++++ Material provided ++++

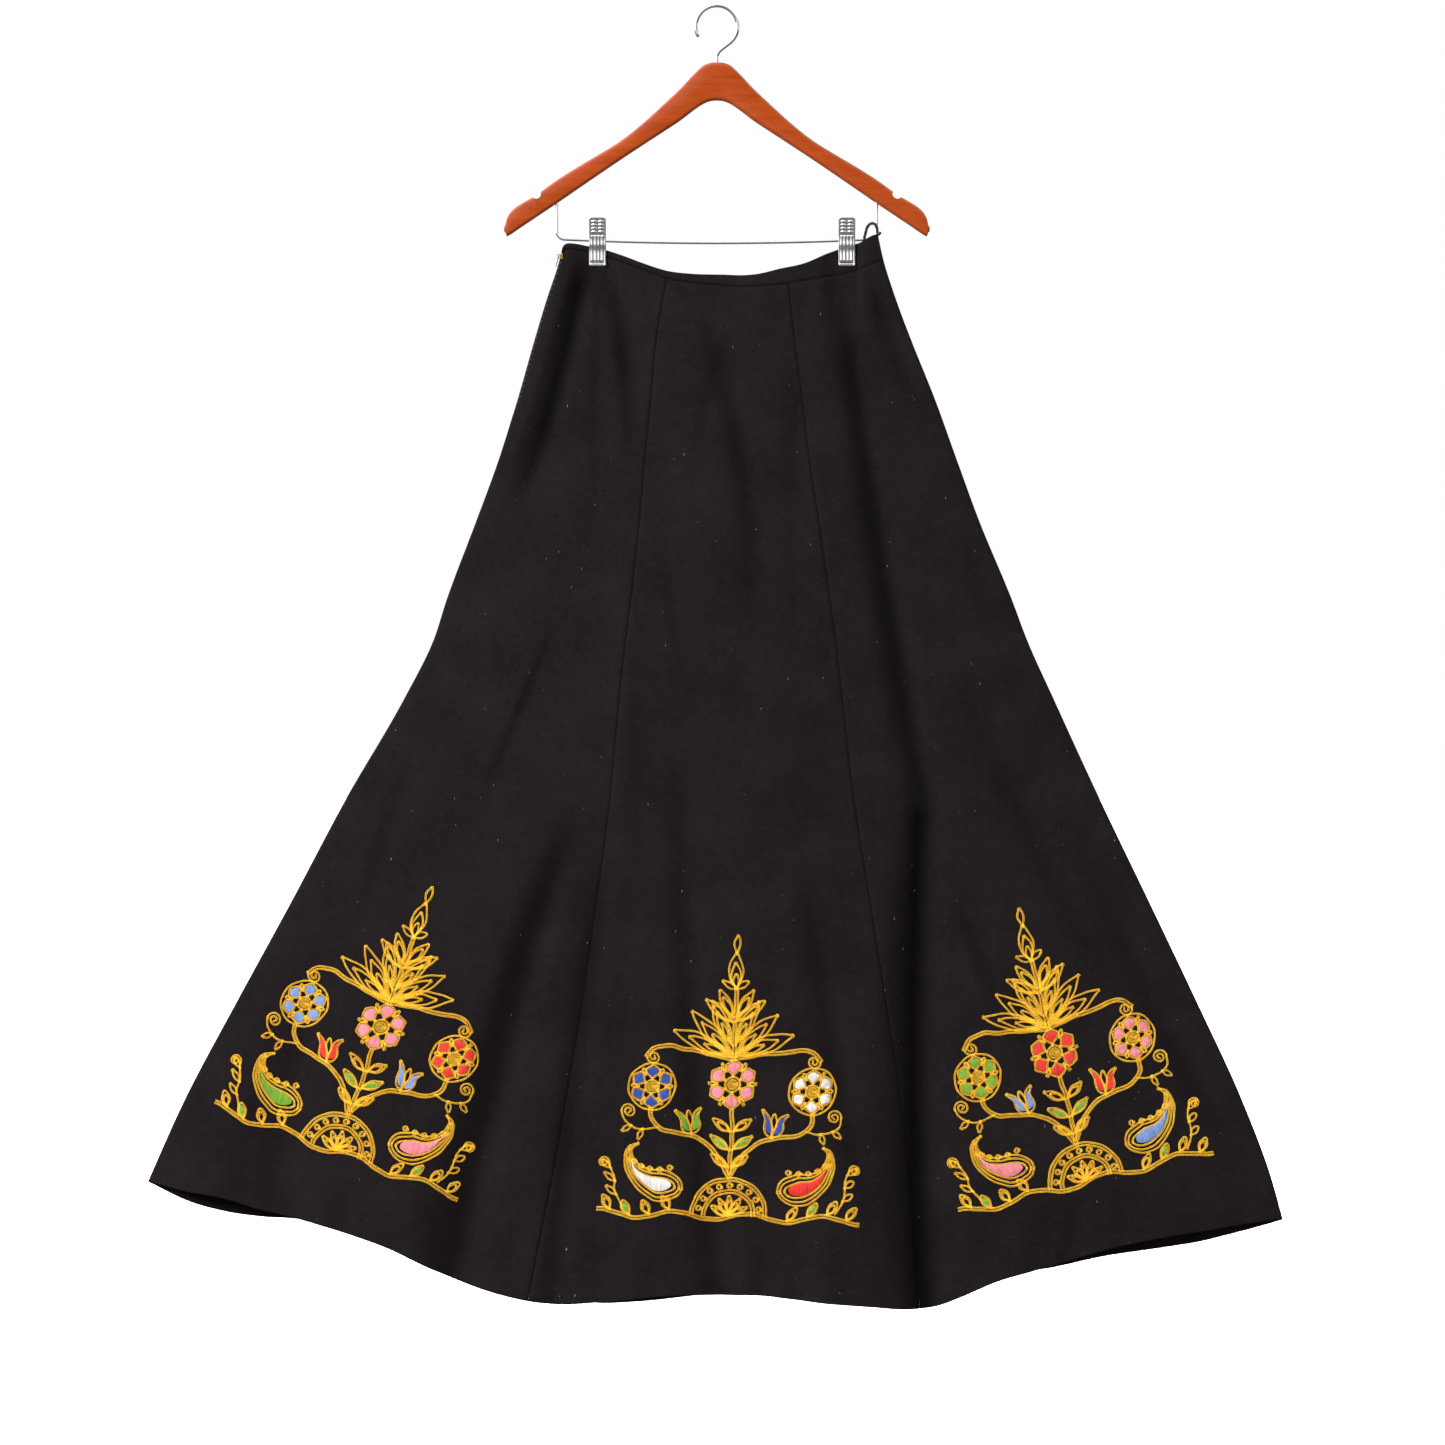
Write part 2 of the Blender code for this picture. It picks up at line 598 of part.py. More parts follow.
def make_clip(side, steel):
    middle = CLIP_X[side]
    axle = bar_drop(middle)
    centre = np.column_stack([CLIP_PROFILE["y"], CLIP_PROFILE["drop"]])
    along = np.gradient(centre, axis=0)
    along /= np.linalg.norm(along, axis=1)[:, None]
    across = np.column_stack([along[:, 1], -along[:, 0]]) * CLIP_PLATE / 2
    outline = np.concatenate([centre + across, (centre - across)[::-1]])
    cheeks = {"front": CLIP_WIDTH / 2, "back": CLIP_WIDTH / 2 - CHEEK - SEAM_GAP}
    for face, sign in (("front", 1), ("back", -1)):
        rings = np.array([np.column_stack([np.full(len(outline), middle + end * CLIP_WIDTH / 2),
                                           sign * outline[:, 0], outline[:, 1]]) for end in (-1, 1)])
        plate = add_loft(f"clip_{side}_{face}", stacked(rings[..., 0], rings[..., 1], rings[..., 2]), steel)
        for end in (-1, 1):
            outside = middle + end * cheeks[face]
            cheek = add_loft(f"cheek_tool_{side}_{face}_{end + 1}", box_rings(
                sorted((outside, outside - end * CHEEK)), sorted((-sign * 4.2, sign * CHEEK_REACH)),
                (axle - CHEEK_UP, axle + CHEEK_DOWN)), steel)
            combine(plate, cheek, "UNION")
        bore = add_loft(f"bore_tool_{side}_{face}", cylinder_rings(
            middle - CLIP_WIDTH, middle + CLIP_WIDTH, 0, BORE, 16, (0, 0, axle)), steel)
        combine(plate, bore, "DIFFERENCE")

    turn = np.arange(16) * 2 * np.pi / 16
    section = [(-SPRING_HALF, BORE), (-SPRING_HALF, SPRING_OUTER), (SPRING_HALF, SPRING_OUTER),
               (SPRING_HALF, BORE)]
    points = [(middle + x, r * math.cos(a), axle + r * math.sin(a)) for a in turn for x, r in section]
    index = np.arange(64).reshape(16, 4)
    faces = []
    for i in range(16):
        for k in range(4):
            n = (k + 1) % 4
            j = (i + 1) % 16
            faces.append((index[i, k], index[i, n], index[j, n], index[j, k]))
    points = np.array(points)
    add_object(f"clip_{side}_spring", stacked(points[:, 0], points[:, 1], points[:, 2]), faces, steel, 40)


def main():
    for old in list(bpy.data.objects):
        bpy.data.objects.remove(old, do_unlink=True)

    wool = finish_of("wool", (0.020, 0.016, 0.017), 0.95)
    tape_cloth = finish_of("zip_tape", (0.012, 0.011, 0.012), 0.85)
    brass = finish_of("brass", (0.62, 0.42, 0.15), 0.3, 1.0)
    wood = finish_of("lacquered_wood", (0.42, 0.09, 0.02), 0.25)
    steel = finish_of("chrome", (0.78, 0.78, 0.80), 0.15, 1.0)

    make_gores(wool)
    make_waistband(wool)
    make_zip(tape_cloth, brass)
    add_loft("hanger_loop", rod_rings(LOOP_PATH, *LOOP_HALF, 8, LOOP_Y), tape_cloth)
    make_hanger(wood, steel)
    for side in CLIP_X:
        make_clip(side, steel)


main()
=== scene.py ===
import math

import bmesh
import bpy
import numpy as np
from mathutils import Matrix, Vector


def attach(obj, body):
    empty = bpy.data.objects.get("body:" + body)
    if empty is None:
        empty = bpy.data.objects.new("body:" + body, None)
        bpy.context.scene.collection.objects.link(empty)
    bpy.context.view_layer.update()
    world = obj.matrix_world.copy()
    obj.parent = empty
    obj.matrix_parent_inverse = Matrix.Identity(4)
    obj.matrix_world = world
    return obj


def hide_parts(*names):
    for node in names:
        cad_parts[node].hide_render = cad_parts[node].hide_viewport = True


# An embroidered maxi skirt, clipped to a wooden hanger by its waist, with its hem open below.
# Lengths are in millimetres until a mesh is made. X runs to the viewer's right, the front
# faces -Y, and a "drop" is how far a point lies below the hook's inner top, the origin.

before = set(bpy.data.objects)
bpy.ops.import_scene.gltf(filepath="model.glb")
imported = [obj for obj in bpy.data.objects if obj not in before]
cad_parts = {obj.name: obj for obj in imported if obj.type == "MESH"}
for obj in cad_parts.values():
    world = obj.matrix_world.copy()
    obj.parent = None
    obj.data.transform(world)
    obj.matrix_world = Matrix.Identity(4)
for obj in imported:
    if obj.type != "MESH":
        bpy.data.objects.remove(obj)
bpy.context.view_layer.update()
mm = 0.001


def table(columns, rows):
    return dict(zip(columns.split(), np.array(rows, float).T))


# the side seams and the gore seams, seen from the front
seams = table("drop leftSide leftSeam rightSeam rightSide", [
    (240, -160.0, -46.0, 70.5, 169.5),
    (266, -165.7, -48.5, 72.7, 175.2),
    (308, -179.4, -56.6, 77.0, 188.8),
    (350, -192.0, -63.5, 82.0, 204.6),
    (413, -209.9, -69.4, 89.8, 229.9),
    (477, -229.9, -75.6, 97.3, 253.0),
    (540, -253.0, -81.0, 107.0, 276.1),
    (624, -284.6, -90.2, 118.9, 310.9),
    (666, -298.2, -95.5, 124.7, 326.7),
    (729, -329.8, -102.4, 131.8, 355.1),
    (834, -390.8, -112.2, 143.9, 403.4),
    (939, -446.6, -125.7, 160.4, 453.9),
    (1045, -504.4, -140.4, 177.2, 504.4),
    (1150, -560.2, -158.2, 193.6, 552.8),
    (1234, -598.0, -173.1, 203.7, 584.4),
    (1276, -616.0, -181.6, 206.7, 595.9),
    (1370, -655.0, -200.3, 213.0, 621.0),
])

waist = table("x topDrop seamDrop", [
    (-161.0, 248.0, 254.5),
    (-150.0, 248.8, 255.2),
    (-135.2, 251.4, 258.0),
    (-116.2, 255.6, 262.5),
    (-98.0, 262.0, 269.0),
    (-80.5, 268.7, 275.6),
    (-50.0, 278.3, 286.1),
    (-29.5, 280.8, 289.7),
    (8.7, 282.0, 293.5),
    (27.9, 282.5, 294.5),
    (43.1, 281.1, 294.0),
    (66.1, 275.6, 292.0),
    (91.6, 269.9, 287.8),
    (119.4, 258.0, 283.0),
    (127.8, 254.9, 281.5),
    (145.7, 249.3, 277.0),
    (152.0, 247.2, 274.7),
    (158.0, 243.5, 272.3),
    (163.0, 240.9, 270.2),
    (168.8, 239.0, 268.0),
    (175.0, 238.6, 265.5),
])

hem = table("x frontDrop backDrop", [
    (-597.0, 1236.1, 1237.0),
    (-555.0, 1246.7, 1258.0),
    (-520.0, 1252.5, 1268.0),
    (-482.0, 1264.6, 1274.0),
    (-447.6, 1271.8, 1276.5),
    (-391.9, 1287.6, 1287.0),
    (-348.7, 1302.4, 1301.0),
    (-290.9, 1330.0, 1327.0),
    (-230.9, 1350.8, 1350.0),
    (-175.2, 1361.5, 1362.0),
    (-121.5, 1359.7, 1367.0),
    (-35.2, 1352.4, 1361.0),
    (3.7, 1352.4, 1356.0),
    (46.8, 1352.8, 1354.0),
    (87.8, 1357.6, 1356.0),
    (161.5, 1365.0, 1362.0),
    (206.7, 1368.0, 1365.0),
    (230.9, 1364.5, 1362.0),
    (258.3, 1353.9, 1353.0),
    (294.0, 1338.5, 1339.0),
    (335.1, 1327.0, 1331.0),
    (374.0, 1316.1, 1324.0),
    (401.3, 1308.0, 1318.0),
    (450.8, 1297.1, 1310.0),
    (502.9, 1288.7, 1301.0),
    (583.3, 1276.6, 1280.0),
    (595.9, 1275.0, 1276.0),
])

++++

Extract verbatim only those lines that run from the line with "make_gores(wool)" to the line with "# faces -Y, and", inclusive.

    make_gores(wool)
    make_waistband(wool)
    make_zip(tape_cloth, brass)
    add_loft("hanger_loop", rod_rings(LOOP_PATH, *LOOP_HALF, 8, LOOP_Y), tape_cloth)
    make_hanger(wood, steel)
    for side in CLIP_X:
        make_clip(side, steel)


main()
=== scene.py ===
import math

import bmesh
import bpy
import numpy as np
from mathutils import Matrix, Vector


def attach(obj, body):
    empty = bpy.data.objects.get("body:" + body)
    if empty is None:
        empty = bpy.data.objects.new("body:" + body, None)
        bpy.context.scene.collection.objects.link(empty)
    bpy.context.view_layer.update()
    world = obj.matrix_world.copy()
    obj.parent = empty
    obj.matrix_parent_inverse = Matrix.Identity(4)
    obj.matrix_world = world
    return obj


def hide_parts(*names):
    for node in names:
        cad_parts[node].hide_render = cad_parts[node].hide_viewport = True


# An embroidered maxi skirt, clipped to a wooden hanger by its waist, with its hem open below.
# Lengths are in millimetres until a mesh is made. X runs to the viewer's right, the front
# faces -Y, and a "drop" is how far a point lies below the hook's inner top, the origin.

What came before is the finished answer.